この事件でも裁判をほのめかされたと報道されています。「裁判を起こしてもいいのか」とか「裁判を起こされたらそっちも困るんじゃないの」とお為ごかしに言うのは、悪質クレーマーの常套句の一つです。たじろぐ必要はありません。「裁判を……」が出てきたら、腹の中では「話し合いを終了させるチャンスを相手が作ってくれた」と考えてください。タイミングを見て「裁判をお考えのようですから、これ以上お話できません。」と言って話し合いを終了させます。

間違っても挑発に乗って「どうぞ裁判を起こしてください」などと言ってはいけません。後で「裁判を起こせと言われた。」とすり替えられるからです。「裁判を起こすかどうかは貴方が決めること。」というスタンスを維持することが必要です。

きっと相手は「裁判を……」と切り出すことで相手が折れてきたという成功体験をもっているか、そのような話しを誰かから聞いたことがあるのかも知れません。私の経験の範囲では、本当に裁判になったケースはありませんでした。

民事の裁判は、裁判を起こすまでに結構時間と手間がかかります。そう簡単に裁判など起こせるものではありません。訴訟の準備をしているうちに頭の中が整理されますから、勝ち目があるかどうか自分で判断できるようになるかも知れませんし、まじめな弁護士の先生であれば、無茶な訴訟を引き受けません。

 

 

上に書いた4点以外にも、“担当者の個人的な責任”を追求する、ネットで公開してもいいのかと迫る、同じ内容の質問を繰り返す、居座るなど、「こういうこともあったのではないか」といったポイントが次々と頭に浮かびますが、切りがないので省略します。

 

 繰り返しになりますが、第一線が崩れると、後々の対応があってはならない方向に進んでいってしまうことがあります。

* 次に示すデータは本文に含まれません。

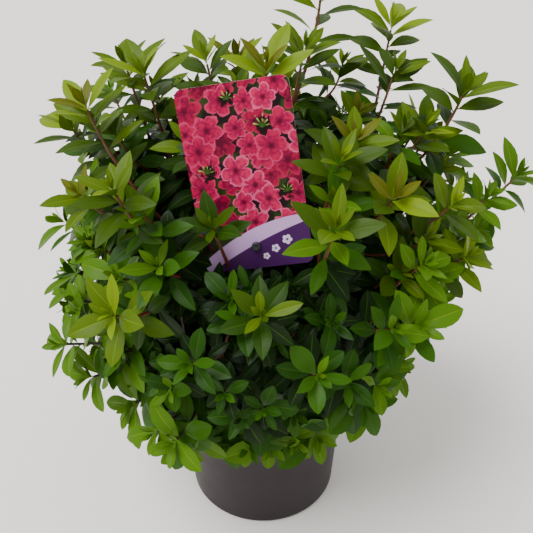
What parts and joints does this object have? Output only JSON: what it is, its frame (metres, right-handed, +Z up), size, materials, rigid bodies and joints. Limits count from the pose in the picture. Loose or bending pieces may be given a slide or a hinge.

そうならないためにも、第一線で食い止めるための体制固めが必要です。

 ところが、今日の報道では、そろそろ野田市は関係者の責任を逃れるための体制固めに入ったような気がします。

 

せつないです……

 

 

[補注]

注a:個人情報保護法の「個人情報」とは、要約すれば、「個人を識別できる記述が含まれた生存する個人に関する情報」です(個人情報の保護に関する法律第2条第1項第1号)。

注b:私が働いていた事業者団体では、会員を対象に定期的に苦情処理に関するセミナーをやっていました。このセミナーでは講義(事例紹介を含む。)の他に、ロールプレイイング方式で顧客と担当社員のやり取りを再現し、弁護士の先生から講評をいただいていました。また、威圧的な態度の申し出者には複数の社員で面談する体制を作るよう助言していました。

注c:野田市個人情報保護条例では、個人情報の目的外利用及び第三者提供を禁止していますが、「本人の同意があるとき」は例外として公開するとしています(第9条第1項第2号)。この一行だけ見て「『本人の同意があるとき』としか書いていないのだから、同意書を誰が持ってきてもいいのだろう。」といわれたときに反論するには、それなりの法的知識が必要になります。

注d:書類として形式的には整っていても、それが本人の意思を表したものではないとの疑いを持った場合の処理事例を一つ紹介します。

私の勤務していた協会が会員会社に返還するお金について、“債権譲渡通知書”を受け取りました。これによって協会は債権の譲受人に返還金を支払わなければならなくなります。しかし、この書類を見てみると、形式的には整っていたのですが“人相”が悪いのです。「どうしたら、こんな人相の悪い書類が作れるのか」と考えている内に、“白紙に社判を押したものに、後から内容を書き込んだのではないか。”と思いつきました。そこで、譲渡人(会員会社の社長)に質問書を出したところ、その書類の作成経緯、内容については知らないし、債権譲渡する意思はない旨の回答を受け取りましたので、その回答書を法務局に持って行き、「債権者不確知」として返還分を供託しました。供託所の係官は、「これは供託を受けるか受けないか、ギリギリの線だなぁ」と迷いながらも受け取ってくれたそうです。